> EXERCISE DESCRIPTION: Extract the first line through the line containing "const plaqueRightOverhang = 1.1;" from the listing below, exactly as written.

> RECORDED DATA:
___

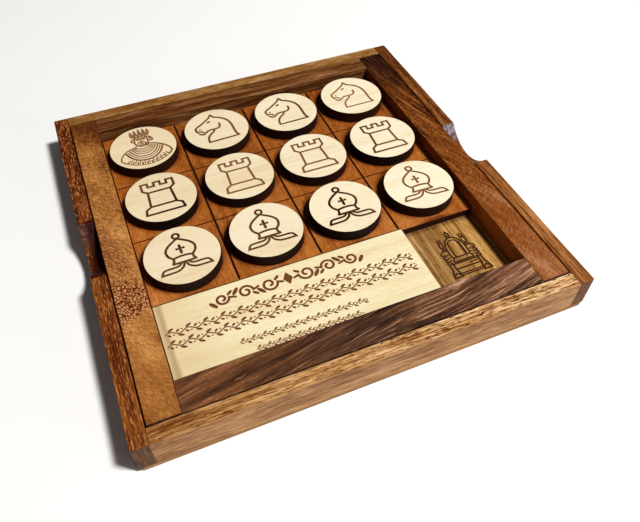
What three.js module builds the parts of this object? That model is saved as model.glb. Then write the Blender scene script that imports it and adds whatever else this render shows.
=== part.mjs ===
// A flat wooden solitaire puzzle with chess pieces. A shallow case holds a lift-out tray. The tray holds
// a board of twelve squares, a blank plaque, a sunk thirteenth cell and twelve loose discs.
//
// Units are millimetres. X runs to the right, Y to the back and Z up. The origin is under the middle of
// the case, on the surface that it stands on.

import * as THREE from "three";

// ---------- driving dimensions ----------

const caseWidth = 184;
const caseDepth = 186.3;
const caseHeight = 16.4;
const basePanelThickness = 1.8;
const wallThickness = 6.4;
const cornerRadius = 2;

const notchRadius = 18.1;
const notchDepth = 7.8;

const trayClearance = 0.6;
const restGap = 0.1;
const sideRailWidth = 12.1;
const frontRailWidth = 13.1;
const backRailWidth = 10.1;
const trayFloorThickness = 4.7;

const cellPitch = 36.3;
const boardColumns = 4;
const boardThickness = 3.4;
const boardFrontY = -34.2;
const panelClearance = 0.3;
const plaqueColumns = 3;
const plaqueRightOverhang = 1.1;

const discRadius = 15.95;
const discThickness = 5.4;
const discPitchX = 36.6;
const discPitchY = 36.9;

const edgeEase = 0.3;

// ---------- levels and places worked out from them ----------

const wallHeight = caseHeight - basePanelThickness;
const caseInnerX = caseWidth / 2 - wallThickness;
const caseInnerY = caseDepth / 2 - wallThickness;

const trayX = caseInnerX - trayClearance;
const trayY = caseInnerY - trayClearance;
const trayBottom = basePanelThickness + restGap;
const trayHeight = caseHeight - trayBottom;
const wellX = trayX - sideRailWidth;
const wellFrontY = -trayY + frontRailWidth;
const wellBackY = trayY - backRailWidth;

const floorTop = trayBottom + trayFloorThickness;
const boardTop = floorTop + boardThickness;
const panelX = wellX - panelClearance;
const boardBackY = wellBackY - panelClearance;
const plaqueRightX = -panelX + plaqueColumns * cellPitch + plaqueRightOverhang;

const middleRowY = boardFrontY + 1.5 * cellPitch;
const discBottom = boardTop + restGap;

// ---------- materials ----------

const wood = (color, roughness) => new THREE.MeshStandardMaterial({ color, roughness, metalness: 0 });

const redBrownWood = wood(0x7d4a28, 0.6);
const tanWood = wood(0xb27f4f, 0.58);
const brownWood = wood(0x7f4c28, 0.55);
const goldenWood = wood(0xa86c3a, 0.55);
const walnutWood = wood(0x6b4731, 0.55);
const oliveWood = wood(0xa87c42, 0.55);
const cherryWood = wood(0xa4622f, 0.5);
const paleBirch = wood(0xc8a272, 0.7);
const cream = wood(0xeed3a6, 0.6);
const discMaple = wood(0xf4e6c4, 0.6);

// ---------- shapes ----------

// A block with eased edges that spans two corners given as [x, y, z].
function block(low, high) {
  const [width, depth, height] = high.map((value, axis) => value - low[axis]);
  const outline = new THREE.Shape([
    new THREE.Vector2(0, 0),
    new THREE.Vector2(width, 0),
    new THREE.Vector2(width, depth),
    new THREE.Vector2(0, depth),
  ]);
  const geometry = easedExtrusion(outline, height);
  geometry.translate(...low);
  return geometry;
}

// An outline in XY, raised from Z 0 to the given height, with its top and bottom edges eased.
function easedExtrusion(outline, height, curveSegments = 12) {
  const geometry = new THREE.ExtrudeGeometry(outline, {
    depth: height - 2 * edgeEase,
    bevelThickness: edgeEase,
    bevelSize: edgeEase,
    bevelOffset: -edgeEase,
    bevelSegments: 1,
    curveSegments,
  });
  return geometry.translate(0, 0, edgeEase);
}

// The side wall's outline, with length along X and height along Y. A finger notch is cut in the middle
// of its top edge, as an arc whose centre is above the wall.
function notchedWallOutline(length, height) {
  const centreHeight = height - notchDepth + notchRadius;
  const halfAngle = Math.acos((notchRadius - notchDepth) / notchRadius);
  const down = -Math.PI / 2;
  const outline = new THREE.Shape();
  outline.moveTo(-length / 2, 0);
  outline.lineTo(length / 2, 0);
  outline.lineTo(length / 2, height);
  outline.absarc(0, centreHeight, notchRadius, down + halfAngle, down - halfAngle, true);
  outline.lineTo(-length / 2, height);
  return outline;
}

function roundedRectangle(width, depth, radius) {
  const x = width / 2;
  const y = depth / 2;
  const quarter = Math.PI / 2;
  const outline = new THREE.Shape();
  outline.moveTo(-x + radius, -y);
  outline.absarc(x - radius, -y + radius, radius, -quarter, 0, false);
  outline.absarc(x - radius, y - radius, radius, 0, quarter, false);
  outline.absarc(-x + radius, y - radius, radius, quarter, 2 * quarter, false);
  outline.absarc(-x + radius, -y + radius, radius, 2 * quarter, 3 * quarter, false);
  return outline;
}

function part(name, geometry, material) {
  const mesh = new THREE.Mesh(geometry, material);
  mesh.name = name;
  return mesh;
}

// ---------- case ----------

// The side walls run the whole depth, and the front and back walls are glued between them.
function sideWall(name, side, material) {
  const geometry = easedExtrusion(notchedWallOutline(caseDepth, wallHeight), wallThickness, 40);
  geometry.rotateX(Math.PI / 2);
  geometry.rotateZ(Math.PI / 2);
  const mesh = part(name, geometry, material);
  const outerX = (side * caseWidth) / 2;
  mesh.position.set(side < 0 ? outerX : outerX - wallThickness, 0, basePanelThickness);
  return mesh;
}

function endWall(name, side, material) {
  const inner = side * caseInnerY;
  const outer = (side * caseDepth) / 2;
  const low = [-caseInnerX, Math.min(inner, outer), basePanelThickness];
  const high = [caseInnerX, Math.max(inner, outer), caseHeight];
  return part(name, block(low, high), material);
}

function makeCase() {
  const group = new THREE.Group();
  const panel = easedExtrusion(roundedRectangle(caseWidth, caseDepth, cornerRadius), basePanelThickness);
  group.add(
    sideWall("case_left_wall", -1, redBrownWood),
    sideWall("case_right_wall", 1, brownWood),
    endWall("case_front_wall", -1, tanWood),
    endWall("case_back_wall", 1, tanWood),
    part("case_base_panel", panel, paleBirch),
  );
  return group;
}

// ---------- tray ----------

// The side rails run the whole depth, as on the case. The front rail is wider than the back one.
function makeTray() {
  const group = new THREE.Group();
  group.add(
    part(
      "tray_left_rail",
      block([-trayX, -trayY, trayBottom], [-wellX, trayY, caseHeight]),
      goldenWood,
    ),
    part(
      "tray_right_rail",
      block([wellX, -trayY, trayBottom], [trayX, trayY, caseHeight]),
      brownWood,
    ),
    part(
      "tray_front_rail",
      block([-wellX, -trayY, trayBottom], [wellX, wellFrontY, caseHeight]),
      walnutWood,
    ),
    part(
      "tray_back_rail",
      block([-wellX, wellBackY, trayBottom], [wellX, trayY, caseHeight]),
      walnutWood,
    ),
    part(
      "tray_floor",
      block([-wellX, wellFrontY, trayBottom], [wellX, wellBackY, floorTop]),
      oliveWood,
    ),
    part(
      "grid_board",
      block([-panelX, boardFrontY, floorTop], [panelX, boardBackY, boardTop]),
      cherryWood,
    ),
    part(
      "plaque",
      block([-panelX, wellFrontY, floorTop], [plaqueRightX, boardFrontY - panelClearance / 2, boardTop]),
      cream,
    ),
  );
  return group;
}

// ---------- discs ----------

function discGeometry() {
  const profile = [
    new THREE.Vector2(0, 0),
    new THREE.Vector2(discRadius - edgeEase, 0),
    new THREE.Vector2(discRadius, edgeEase),
    new THREE.Vector2(discRadius, discThickness - edgeEase),
    new THREE.Vector2(discRadius - edgeEase, discThickness),
    new THREE.Vector2(0, discThickness),
  ];
  return new THREE.LatheGeometry(profile, 72).rotateX(Math.PI / 2);
}

// The rows from back to front, with the pieces from left to right. Where a kind has several discs,
// they are numbered in that order.
const rows = [
  ["king", "knight", "knight", "knight"],
  ["rook", "rook", "rook", "rook"],
  ["bishop", "bishop", "bishop", "bishop"],
];

// Each disc lies loose on its square. The pitches of the discs are a little over the squares' pitch,
// which is how they lie after play.
function makeDiscs() {
  const group = new THREE.Group();
  const seen = {};
  rows.forEach((row, rowIndex) => {
    row.forEach((kind, columnIndex) => {
      seen[kind] = (seen[kind] ?? 0) + 1;
      const name = kind === "king" ? "disc_king" : `disc_${kind}_${seen[kind]}`;
      const disc = part(name, discGeometry(), discMaple);
      const x = (columnIndex - (boardColumns - 1) / 2) * discPitchX;
      const y = middleRowY + (1 - rowIndex) * discPitchY;
      disc.position.set(x, y, discBottom);
      group.add(disc);
    });
  });
  return group;
}

// ---------- assembly ----------

const group = new THREE.Group();
group.add(makeCase(), makeTray(), makeDiscs());

export default group;
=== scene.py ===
"""The looks of a wooden solitaire puzzle: a sanded hardwood case and tray, and an engraved board and discs.

Lengths are in millimetres until a mesh is made, and places come from the frame's own boxes.
"""

import math

import bpy
import numpy as np
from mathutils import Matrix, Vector, noise
from mathutils.geometry import delaunay_2d_cdt


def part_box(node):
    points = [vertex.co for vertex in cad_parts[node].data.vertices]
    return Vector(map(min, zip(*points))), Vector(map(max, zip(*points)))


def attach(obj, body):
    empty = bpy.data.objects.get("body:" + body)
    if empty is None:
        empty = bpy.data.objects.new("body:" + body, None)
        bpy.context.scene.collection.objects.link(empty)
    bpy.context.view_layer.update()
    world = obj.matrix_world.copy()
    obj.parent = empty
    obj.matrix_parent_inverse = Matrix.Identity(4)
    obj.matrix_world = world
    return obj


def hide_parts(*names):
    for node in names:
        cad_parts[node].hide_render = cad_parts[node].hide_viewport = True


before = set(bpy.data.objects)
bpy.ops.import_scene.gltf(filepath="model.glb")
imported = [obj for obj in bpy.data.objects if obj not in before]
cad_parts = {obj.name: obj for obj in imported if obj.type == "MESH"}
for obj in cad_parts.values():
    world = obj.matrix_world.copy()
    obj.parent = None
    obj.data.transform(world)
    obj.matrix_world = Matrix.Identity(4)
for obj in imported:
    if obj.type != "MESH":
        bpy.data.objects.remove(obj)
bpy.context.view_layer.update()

MM = 0.001

# sanded bars: the rounding of a sanded arris and of one left crisp, its steps, and the spacing of sections
ARRIS = 0.45
CRISP = 0.06
ARRIS_STEPS = 3
STATION = 5.0

# flat plates: the arris of a panel and of a disc
PANEL_ARRIS = 0.15
DISC_ARRIS = 0.22

# edges that turn by more than this stay sharp, and how strongly a wood's relief shows
SHARP_ANGLE = math.radians(50)
BUMP_STRENGTH = 0.6

# the case's walls, their outer corners, and the finger notches with their softened lips
WALL = 6.4
OUTER_CORNER = 0.8
NOTCH_RADIUS = 18.1
NOTCH_DEPTH = 7.8
LIP_EASE = 0.8

# the board's squares and lines, how far it reaches over the sunk cell, and where the throne is drawn
CELL = 36.3
GRID_LINE = 0.8
CROSS_LINE = 0.42
BOARD_LIP = 1.1
THRONE_CENTRE = (55.9, -53.7)

# how much the darkest burnt lines are widened on each side
BOLDEST = 0.09

# how far the rings of painted shadow on the board lie from the discs' centres, to the right and to the back
SHADOW_RING_SHIFT = (-0.5, 2.2)

# the camera's place and target, its lens, and the pale floor's half width and how far it lies below
CAMERA = (-66.9, -191.8, 207.5)
CAMERA_TARGET = (-4.5, -42.6, 16.4)
CAMERA_LENS = 34.83
FLOOR_REACH = 2.0
FLOOR_DROP = 0.0003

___

> OUTPUT OF THE TASK:
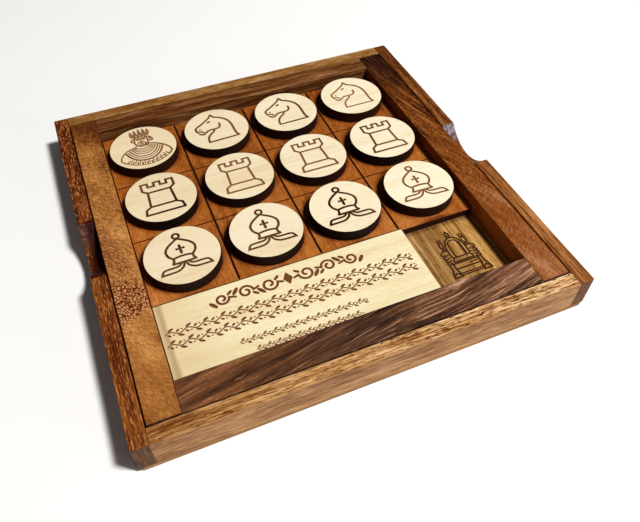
What three.js module builds the parts of this object? That model is saved as model.glb. Then write the Blender scene script that imports it and adds whatever else this render shows.
=== part.mjs ===
// A flat wooden solitaire puzzle with chess pieces. A shallow case holds a lift-out tray. The tray holds
// a board of twelve squares, a blank plaque, a sunk thirteenth cell and twelve loose discs.
//
// Units are millimetres. X runs to the right, Y to the back and Z up. The origin is under the middle of
// the case, on the surface that it stands on.

import * as THREE from "three";

// ---------- driving dimensions ----------

const caseWidth = 184;
const caseDepth = 186.3;
const caseHeight = 16.4;
const basePanelThickness = 1.8;
const wallThickness = 6.4;
const cornerRadius = 2;

const notchRadius = 18.1;
const notchDepth = 7.8;

const trayClearance = 0.6;
const restGap = 0.1;
const sideRailWidth = 12.1;
const frontRailWidth = 13.1;
const backRailWidth = 10.1;
const trayFloorThickness = 4.7;

const cellPitch = 36.3;
const boardColumns = 4;
const boardThickness = 3.4;
const boardFrontY = -34.2;
const panelClearance = 0.3;
const plaqueColumns = 3;
const plaqueRightOverhang = 1.1;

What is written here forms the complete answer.